* **TO DO**:
Take the data below and write out exactly the lines from the one with "if empty is" through the one with "SENSOR = 36.0"; omit every other line.

------ DATASET EXTRACT

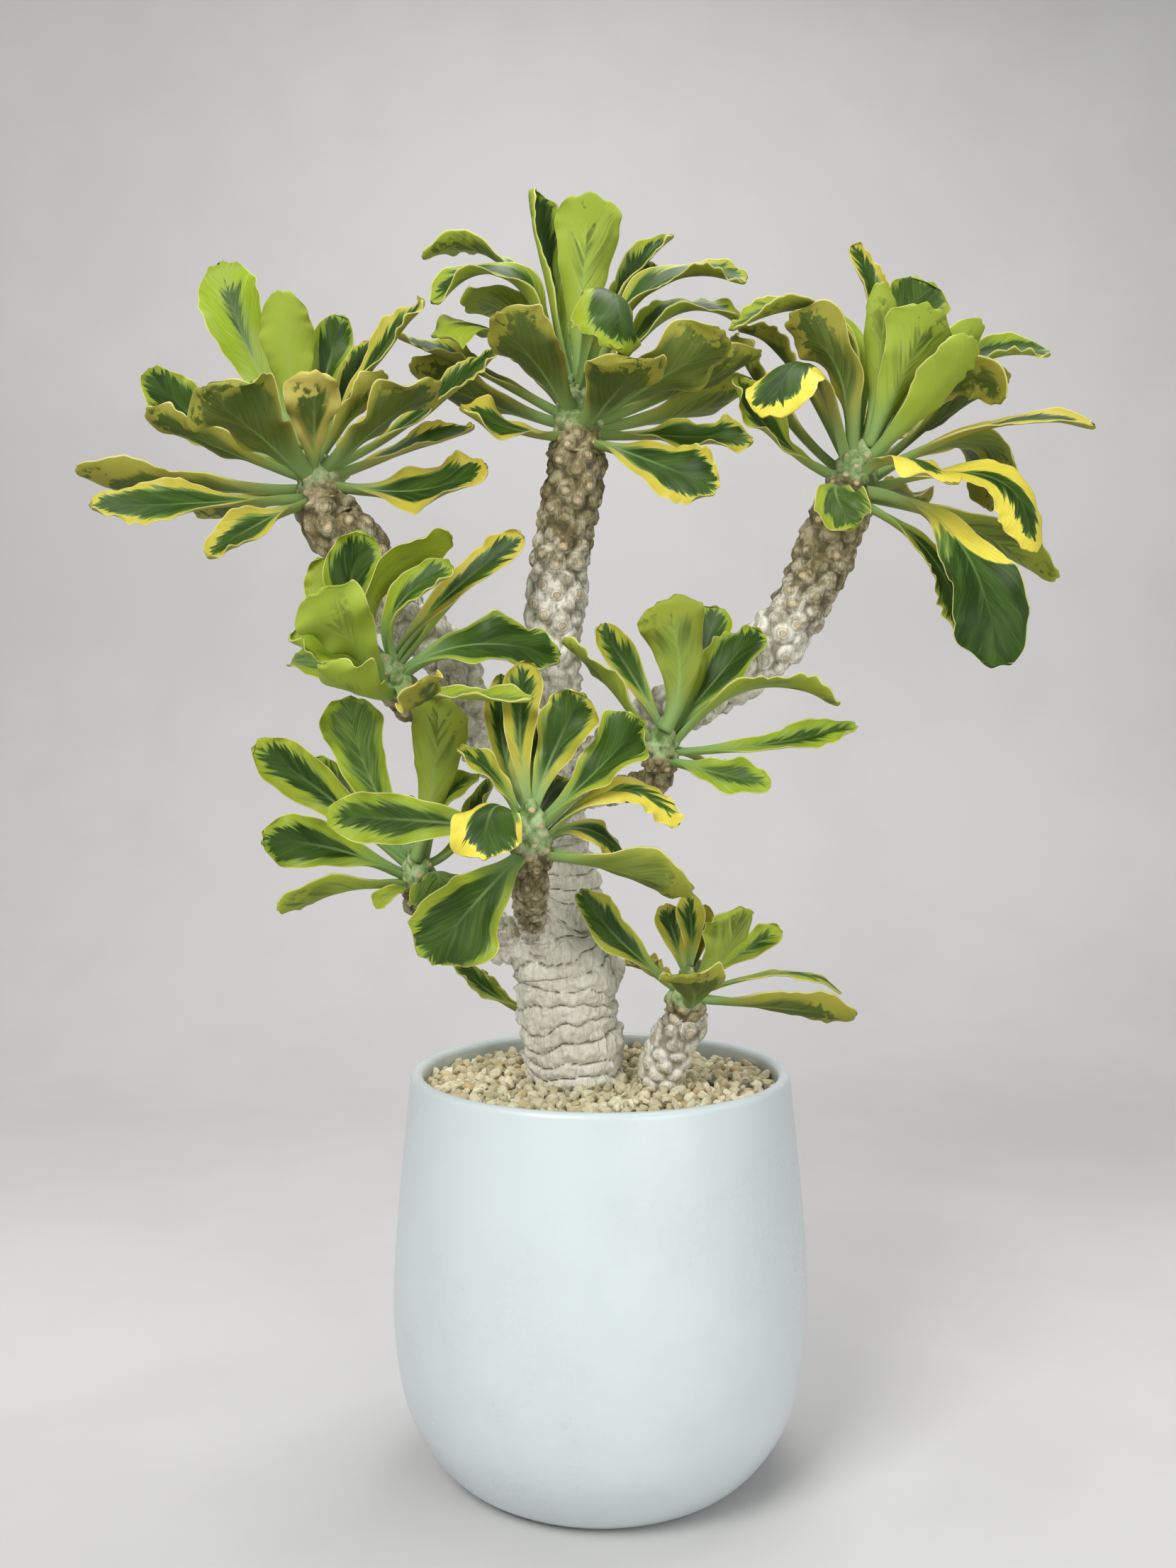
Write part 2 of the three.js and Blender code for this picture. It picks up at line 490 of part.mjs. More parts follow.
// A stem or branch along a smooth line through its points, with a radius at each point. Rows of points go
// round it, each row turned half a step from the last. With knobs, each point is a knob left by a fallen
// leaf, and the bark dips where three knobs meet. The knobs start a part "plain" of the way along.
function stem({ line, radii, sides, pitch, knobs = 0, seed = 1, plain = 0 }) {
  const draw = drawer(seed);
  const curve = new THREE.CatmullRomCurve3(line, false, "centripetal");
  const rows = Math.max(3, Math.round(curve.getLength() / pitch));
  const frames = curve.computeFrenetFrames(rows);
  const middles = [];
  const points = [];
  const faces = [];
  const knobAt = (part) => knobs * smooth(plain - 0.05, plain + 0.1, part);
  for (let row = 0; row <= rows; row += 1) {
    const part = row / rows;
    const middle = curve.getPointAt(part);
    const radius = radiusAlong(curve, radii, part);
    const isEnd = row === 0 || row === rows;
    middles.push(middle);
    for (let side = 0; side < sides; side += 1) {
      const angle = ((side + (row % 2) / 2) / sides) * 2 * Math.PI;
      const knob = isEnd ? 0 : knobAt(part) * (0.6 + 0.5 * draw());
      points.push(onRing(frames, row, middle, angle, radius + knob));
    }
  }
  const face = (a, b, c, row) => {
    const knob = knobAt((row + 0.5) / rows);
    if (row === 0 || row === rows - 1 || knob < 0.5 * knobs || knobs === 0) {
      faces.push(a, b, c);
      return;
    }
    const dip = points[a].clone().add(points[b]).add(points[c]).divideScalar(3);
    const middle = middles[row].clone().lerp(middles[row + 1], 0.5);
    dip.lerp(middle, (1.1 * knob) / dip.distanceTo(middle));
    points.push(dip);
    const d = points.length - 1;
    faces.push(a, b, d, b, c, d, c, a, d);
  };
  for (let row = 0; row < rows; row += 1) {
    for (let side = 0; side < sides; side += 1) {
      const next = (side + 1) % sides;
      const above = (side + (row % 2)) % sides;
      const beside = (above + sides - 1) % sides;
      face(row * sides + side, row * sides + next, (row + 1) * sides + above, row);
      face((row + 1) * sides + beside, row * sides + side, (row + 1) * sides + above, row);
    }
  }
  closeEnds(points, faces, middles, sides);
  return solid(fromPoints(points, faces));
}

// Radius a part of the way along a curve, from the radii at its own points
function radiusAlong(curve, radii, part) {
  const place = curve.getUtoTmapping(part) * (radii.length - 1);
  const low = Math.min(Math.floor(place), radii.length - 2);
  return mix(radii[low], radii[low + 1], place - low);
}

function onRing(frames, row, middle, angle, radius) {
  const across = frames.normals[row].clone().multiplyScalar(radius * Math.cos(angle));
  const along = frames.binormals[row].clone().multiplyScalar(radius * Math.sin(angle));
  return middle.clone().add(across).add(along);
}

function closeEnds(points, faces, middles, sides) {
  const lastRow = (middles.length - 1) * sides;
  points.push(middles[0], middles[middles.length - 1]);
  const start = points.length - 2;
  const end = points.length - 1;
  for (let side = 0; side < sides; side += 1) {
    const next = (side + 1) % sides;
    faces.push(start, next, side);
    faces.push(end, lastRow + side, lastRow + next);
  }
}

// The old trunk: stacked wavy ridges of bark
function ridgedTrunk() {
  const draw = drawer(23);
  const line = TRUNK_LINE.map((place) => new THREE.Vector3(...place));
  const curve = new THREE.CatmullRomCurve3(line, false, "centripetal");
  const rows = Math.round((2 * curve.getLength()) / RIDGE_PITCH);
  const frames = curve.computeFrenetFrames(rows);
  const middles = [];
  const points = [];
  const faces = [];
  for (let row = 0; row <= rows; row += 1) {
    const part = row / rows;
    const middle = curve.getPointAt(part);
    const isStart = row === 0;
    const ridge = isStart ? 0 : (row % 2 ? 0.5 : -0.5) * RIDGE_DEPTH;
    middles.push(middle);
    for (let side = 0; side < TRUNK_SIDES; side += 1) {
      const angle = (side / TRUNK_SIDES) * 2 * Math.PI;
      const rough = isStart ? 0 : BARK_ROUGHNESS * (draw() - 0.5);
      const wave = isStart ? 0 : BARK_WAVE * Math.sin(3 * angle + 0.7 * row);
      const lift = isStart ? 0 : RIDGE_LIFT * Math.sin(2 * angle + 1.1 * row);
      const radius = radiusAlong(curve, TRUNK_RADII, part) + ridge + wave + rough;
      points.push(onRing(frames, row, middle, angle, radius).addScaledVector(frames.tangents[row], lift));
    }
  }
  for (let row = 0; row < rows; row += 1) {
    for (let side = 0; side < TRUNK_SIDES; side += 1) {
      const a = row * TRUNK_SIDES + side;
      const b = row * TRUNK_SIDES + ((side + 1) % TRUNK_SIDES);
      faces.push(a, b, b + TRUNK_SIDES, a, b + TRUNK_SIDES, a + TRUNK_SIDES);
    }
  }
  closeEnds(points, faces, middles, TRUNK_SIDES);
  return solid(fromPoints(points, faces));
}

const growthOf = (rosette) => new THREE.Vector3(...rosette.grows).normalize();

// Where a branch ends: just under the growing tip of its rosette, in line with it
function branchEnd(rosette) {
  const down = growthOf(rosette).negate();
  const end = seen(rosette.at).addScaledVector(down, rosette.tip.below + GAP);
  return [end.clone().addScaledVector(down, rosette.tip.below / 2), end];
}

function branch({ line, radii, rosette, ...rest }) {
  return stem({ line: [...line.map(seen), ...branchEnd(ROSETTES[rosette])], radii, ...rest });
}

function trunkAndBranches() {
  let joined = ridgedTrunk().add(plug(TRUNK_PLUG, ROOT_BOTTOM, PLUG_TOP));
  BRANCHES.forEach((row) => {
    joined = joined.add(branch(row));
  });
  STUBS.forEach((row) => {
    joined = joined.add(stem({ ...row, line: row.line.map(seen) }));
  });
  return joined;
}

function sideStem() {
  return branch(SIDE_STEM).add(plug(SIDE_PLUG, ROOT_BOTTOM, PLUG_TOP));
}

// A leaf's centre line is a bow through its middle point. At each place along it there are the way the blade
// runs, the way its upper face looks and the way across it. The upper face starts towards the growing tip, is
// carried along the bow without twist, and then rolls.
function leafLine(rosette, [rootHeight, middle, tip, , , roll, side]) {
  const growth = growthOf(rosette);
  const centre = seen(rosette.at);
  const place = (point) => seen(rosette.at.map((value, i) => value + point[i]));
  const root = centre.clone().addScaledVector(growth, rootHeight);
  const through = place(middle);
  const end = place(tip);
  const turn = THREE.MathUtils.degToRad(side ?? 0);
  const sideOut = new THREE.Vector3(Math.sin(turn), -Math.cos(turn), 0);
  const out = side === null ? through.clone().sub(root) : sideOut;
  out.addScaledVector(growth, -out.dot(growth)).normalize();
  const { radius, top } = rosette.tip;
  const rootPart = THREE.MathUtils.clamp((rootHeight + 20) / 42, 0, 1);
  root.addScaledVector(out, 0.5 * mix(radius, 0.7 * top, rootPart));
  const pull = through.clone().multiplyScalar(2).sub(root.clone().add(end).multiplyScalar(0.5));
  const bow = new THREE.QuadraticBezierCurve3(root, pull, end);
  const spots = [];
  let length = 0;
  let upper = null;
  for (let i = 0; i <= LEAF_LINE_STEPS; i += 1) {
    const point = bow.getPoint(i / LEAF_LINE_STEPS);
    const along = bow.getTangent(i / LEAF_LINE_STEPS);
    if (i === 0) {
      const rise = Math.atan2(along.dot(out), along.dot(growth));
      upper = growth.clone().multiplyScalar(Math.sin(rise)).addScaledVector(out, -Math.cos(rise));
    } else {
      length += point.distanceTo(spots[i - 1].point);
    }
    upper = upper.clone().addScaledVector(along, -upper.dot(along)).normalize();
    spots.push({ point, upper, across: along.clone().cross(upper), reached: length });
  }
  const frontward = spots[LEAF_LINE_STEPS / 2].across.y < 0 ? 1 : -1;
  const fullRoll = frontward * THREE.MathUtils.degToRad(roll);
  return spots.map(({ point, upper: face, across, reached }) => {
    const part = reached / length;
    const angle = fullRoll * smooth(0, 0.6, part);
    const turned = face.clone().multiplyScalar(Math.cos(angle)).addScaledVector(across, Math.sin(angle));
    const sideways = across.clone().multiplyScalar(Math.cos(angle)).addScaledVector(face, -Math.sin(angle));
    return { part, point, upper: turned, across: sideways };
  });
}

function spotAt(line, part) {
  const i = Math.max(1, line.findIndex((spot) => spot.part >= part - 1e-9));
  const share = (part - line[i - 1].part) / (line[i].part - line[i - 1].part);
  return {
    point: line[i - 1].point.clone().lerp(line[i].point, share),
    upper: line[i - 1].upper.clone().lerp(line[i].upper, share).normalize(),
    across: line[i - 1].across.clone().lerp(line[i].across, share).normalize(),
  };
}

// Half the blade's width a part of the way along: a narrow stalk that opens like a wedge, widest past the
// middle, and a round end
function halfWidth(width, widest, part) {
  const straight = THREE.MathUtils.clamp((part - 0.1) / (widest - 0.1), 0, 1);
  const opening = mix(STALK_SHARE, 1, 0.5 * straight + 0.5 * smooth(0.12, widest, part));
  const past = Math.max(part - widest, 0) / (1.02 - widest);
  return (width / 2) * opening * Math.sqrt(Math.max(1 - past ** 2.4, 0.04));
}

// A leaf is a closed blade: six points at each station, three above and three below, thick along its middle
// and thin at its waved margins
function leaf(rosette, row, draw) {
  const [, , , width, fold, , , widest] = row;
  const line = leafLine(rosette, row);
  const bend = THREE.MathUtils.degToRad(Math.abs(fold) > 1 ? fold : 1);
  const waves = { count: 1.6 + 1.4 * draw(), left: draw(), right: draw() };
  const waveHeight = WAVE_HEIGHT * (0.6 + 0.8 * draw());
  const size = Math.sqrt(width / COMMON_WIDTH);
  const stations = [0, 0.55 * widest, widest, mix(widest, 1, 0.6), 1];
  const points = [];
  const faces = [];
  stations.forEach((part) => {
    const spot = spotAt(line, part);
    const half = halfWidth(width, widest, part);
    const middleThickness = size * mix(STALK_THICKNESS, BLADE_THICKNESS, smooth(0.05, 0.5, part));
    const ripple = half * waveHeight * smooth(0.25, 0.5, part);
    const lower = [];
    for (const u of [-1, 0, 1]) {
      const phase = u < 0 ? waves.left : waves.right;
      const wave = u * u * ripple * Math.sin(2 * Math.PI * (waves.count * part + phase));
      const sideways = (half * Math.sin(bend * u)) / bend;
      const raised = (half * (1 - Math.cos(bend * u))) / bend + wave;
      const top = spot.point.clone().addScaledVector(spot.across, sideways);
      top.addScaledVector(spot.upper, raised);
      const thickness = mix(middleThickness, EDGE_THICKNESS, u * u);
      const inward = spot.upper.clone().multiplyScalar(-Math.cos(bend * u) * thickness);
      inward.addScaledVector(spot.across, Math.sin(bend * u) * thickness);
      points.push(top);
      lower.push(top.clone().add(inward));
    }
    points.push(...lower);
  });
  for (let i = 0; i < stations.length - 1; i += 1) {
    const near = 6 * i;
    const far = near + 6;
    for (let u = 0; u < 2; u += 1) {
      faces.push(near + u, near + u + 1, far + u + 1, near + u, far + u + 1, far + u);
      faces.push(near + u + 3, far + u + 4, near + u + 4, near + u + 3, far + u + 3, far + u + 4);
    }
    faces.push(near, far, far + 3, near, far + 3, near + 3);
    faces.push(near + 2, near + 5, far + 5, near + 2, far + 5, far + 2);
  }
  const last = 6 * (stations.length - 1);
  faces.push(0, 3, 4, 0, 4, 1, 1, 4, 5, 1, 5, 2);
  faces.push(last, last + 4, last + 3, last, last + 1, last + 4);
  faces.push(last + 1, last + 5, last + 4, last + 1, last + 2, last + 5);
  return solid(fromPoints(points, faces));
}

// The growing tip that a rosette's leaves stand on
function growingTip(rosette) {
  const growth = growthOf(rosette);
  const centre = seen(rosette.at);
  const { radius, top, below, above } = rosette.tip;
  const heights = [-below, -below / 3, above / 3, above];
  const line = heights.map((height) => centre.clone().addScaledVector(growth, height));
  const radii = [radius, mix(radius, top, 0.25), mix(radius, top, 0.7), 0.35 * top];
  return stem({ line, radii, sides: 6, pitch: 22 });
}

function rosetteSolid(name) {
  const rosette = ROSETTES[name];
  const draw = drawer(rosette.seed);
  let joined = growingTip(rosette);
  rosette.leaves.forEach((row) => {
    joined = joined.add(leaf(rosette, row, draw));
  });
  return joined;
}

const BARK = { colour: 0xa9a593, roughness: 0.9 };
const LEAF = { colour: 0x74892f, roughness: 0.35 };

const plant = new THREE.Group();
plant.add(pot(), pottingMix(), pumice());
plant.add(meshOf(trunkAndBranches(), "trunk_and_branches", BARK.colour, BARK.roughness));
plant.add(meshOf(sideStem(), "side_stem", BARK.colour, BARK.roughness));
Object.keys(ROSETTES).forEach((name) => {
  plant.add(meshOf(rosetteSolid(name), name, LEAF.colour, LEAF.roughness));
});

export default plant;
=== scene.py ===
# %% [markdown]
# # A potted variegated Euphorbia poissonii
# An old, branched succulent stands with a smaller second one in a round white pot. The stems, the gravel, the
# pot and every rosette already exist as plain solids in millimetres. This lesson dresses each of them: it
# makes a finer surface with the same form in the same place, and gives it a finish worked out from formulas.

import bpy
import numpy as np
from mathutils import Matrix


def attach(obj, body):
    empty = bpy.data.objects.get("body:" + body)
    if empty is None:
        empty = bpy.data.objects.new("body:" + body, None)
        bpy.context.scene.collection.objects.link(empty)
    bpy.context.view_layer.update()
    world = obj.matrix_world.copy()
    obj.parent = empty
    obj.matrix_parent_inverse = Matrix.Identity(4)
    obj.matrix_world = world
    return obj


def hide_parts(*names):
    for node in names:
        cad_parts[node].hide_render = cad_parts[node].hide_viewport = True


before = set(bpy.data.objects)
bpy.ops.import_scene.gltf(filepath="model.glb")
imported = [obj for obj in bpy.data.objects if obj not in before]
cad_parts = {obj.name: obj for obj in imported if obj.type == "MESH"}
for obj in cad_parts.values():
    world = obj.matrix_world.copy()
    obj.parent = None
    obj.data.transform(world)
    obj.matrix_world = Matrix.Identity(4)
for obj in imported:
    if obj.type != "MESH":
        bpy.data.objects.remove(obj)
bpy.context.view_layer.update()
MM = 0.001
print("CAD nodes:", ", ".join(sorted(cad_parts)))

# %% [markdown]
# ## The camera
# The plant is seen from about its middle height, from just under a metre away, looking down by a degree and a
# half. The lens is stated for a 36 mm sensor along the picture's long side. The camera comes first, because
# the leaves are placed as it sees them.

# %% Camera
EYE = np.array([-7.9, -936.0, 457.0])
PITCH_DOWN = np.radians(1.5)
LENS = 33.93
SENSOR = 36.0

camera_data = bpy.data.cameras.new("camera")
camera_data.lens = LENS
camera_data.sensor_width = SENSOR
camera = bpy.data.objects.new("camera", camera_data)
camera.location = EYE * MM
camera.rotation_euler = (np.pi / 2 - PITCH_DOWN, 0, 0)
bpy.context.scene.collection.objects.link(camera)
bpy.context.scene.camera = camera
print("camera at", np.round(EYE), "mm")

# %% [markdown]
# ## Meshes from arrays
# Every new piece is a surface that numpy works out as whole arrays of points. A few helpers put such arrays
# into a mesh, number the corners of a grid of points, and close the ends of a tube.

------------

* **SOLUTION FOR THIS TASK**:
    if empty is None:
        empty = bpy.data.objects.new("body:" + body, None)
        bpy.context.scene.collection.objects.link(empty)
    bpy.context.view_layer.update()
    world = obj.matrix_world.copy()
    obj.parent = empty
    obj.matrix_parent_inverse = Matrix.Identity(4)
    obj.matrix_world = world
    return obj


def hide_parts(*names):
    for node in names:
        cad_parts[node].hide_render = cad_parts[node].hide_viewport = True


before = set(bpy.data.objects)
bpy.ops.import_scene.gltf(filepath="model.glb")
imported = [obj for obj in bpy.data.objects if obj not in before]
cad_parts = {obj.name: obj for obj in imported if obj.type == "MESH"}
for obj in cad_parts.values():
    world = obj.matrix_world.copy()
    obj.parent = None
    obj.data.transform(world)
    obj.matrix_world = Matrix.Identity(4)
for obj in imported:
    if obj.type != "MESH":
        bpy.data.objects.remove(obj)
bpy.context.view_layer.update()
MM = 0.001
print("CAD nodes:", ", ".join(sorted(cad_parts)))

# %% [markdown]
# ## The camera
# The plant is seen from about its middle height, from just under a metre away, looking down by a degree and a
# half. The lens is stated for a 36 mm sensor along the picture's long side. The camera comes first, because
# the leaves are placed as it sees them.

# %% Camera
EYE = np.array([-7.9, -936.0, 457.0])
PITCH_DOWN = np.radians(1.5)
LENS = 33.93
SENSOR = 36.0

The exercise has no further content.